A Review of Brett McCracken’s “Gray Matters”Book Reviews — By J.F. Arnold on August 15, 2013 at 7:00 am
Brett McCracken, probably best known for his previous book Hipster Christianity, has penned a careful, nuanced, deliberative text with Gray Matters: Navigating the Space Between Legalism & Liberty. I’ll confess that I haven’t read his previous book, but I’ve kept abreast of his online work for the last year or two, over at Mere Orthodoxy and, most recently, when he wrote the best response to the millennial business a few weeks back. His posts are always contemplative, moving at a pace that reminds us to slow down and think, rather than jump to conclusions brashly. I’ve appreciated his work, so I was excited to dig into the new book.
Gray Matters is divided into four sections: food, music, film, and alcohol. Each is fairly well self-contained, which I suspect will lend itself to long-term usability: if you were teaching a class on culture, or more specifically on film or music, you could easily assign the appropriate section as an introduction to how Christians ought to interact with that set of cultural artifacts.
Each section is carefully worked out, with the latter three including a brief history of Christianity’s relationship towards the subject matter. The topics are all appropriately given weight; you sense with each word that it truly matters what we eat, listen to, watch, and drink. The gravitas that the book recommends we see in every day life can be staggering, but is ultimately convincing (as well as convicting).
Throughout the book, there are small ‘interludes’. These are usually only a couple of pages in length, but they serve to augment the main topics of the chapter. Some include personal anecdotes intended to remind the reader that not only is this stuff important, but it will be memorable. Others ask questions that rest just outside the scope of the book: swearing in music, for instance, gets a brief nod. These interludes are interesting, and definitely worth reading on a first run, but wouldn’t take my attention on a second read-through of the text proper.
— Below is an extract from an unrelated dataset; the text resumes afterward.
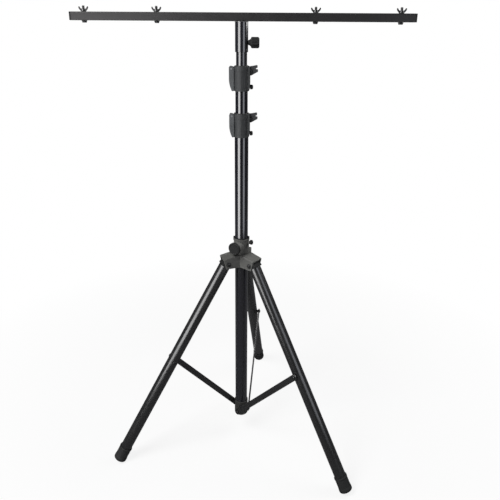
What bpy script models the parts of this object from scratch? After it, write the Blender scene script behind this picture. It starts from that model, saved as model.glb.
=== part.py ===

If you’ve ever been told you shouldn’t watch a certain movie, or listen to a certain album, or drink a certain (fermented) beverage, just because you are a Christian, this book is for you. There’s really no plainer way to say it. Many of us grew up in homes that were strict on many of these fronts (I remember my first ‘secular’ album, and now I find myself writing about guys like Kanye West). That isn’t to say that we aren’t right to step away from certain things. In fact, this is probably the strongest point in the book: many young evangelicals have opted to land so firmly in the camp of ‘liberty’ that they’ve strayed into a license to do all things. They drink, smoke, watch R-rated movies, and listen to the vilest rap and death-metal music they can find. The temptation is to take “all things permissible” and ignore “but not all things are beneficial.” Gray Matters holds a healthy middle ground: as the subtitle suggests, there is a middle ground here. There are some films we simply ought not watch, and some that perhaps I shouldn’t watch, even if it has no negative (and possibly even a positive) effect on you.
My only real complaint about the book, which some might find initially off-putting, is a leaning towards pretension throughout the text. While this comes with the territory for film critics (or music critics, or food critics, etc.), it can feel a little frustrating at times. This was especially true during the food chapters of the book. To be fair to the author, there are qualifiers. He explicitly states that while we should be cultivating our love for food in healthy, moral, and uniquely Christian ways, we should never find ourselves judging those who still drive through whatever local fast food establishment is convenient for them. But the aside, as genuine as it was, came late enough that the first section will take a thorough re-read to wash that taste (pun intended) out of my mouth.
That complaint, though real, is relatively minor: I really did love this book. I appreciate anyone who pushes us to slow down and carefully consider the choices we make daily. You’d do well to read this one.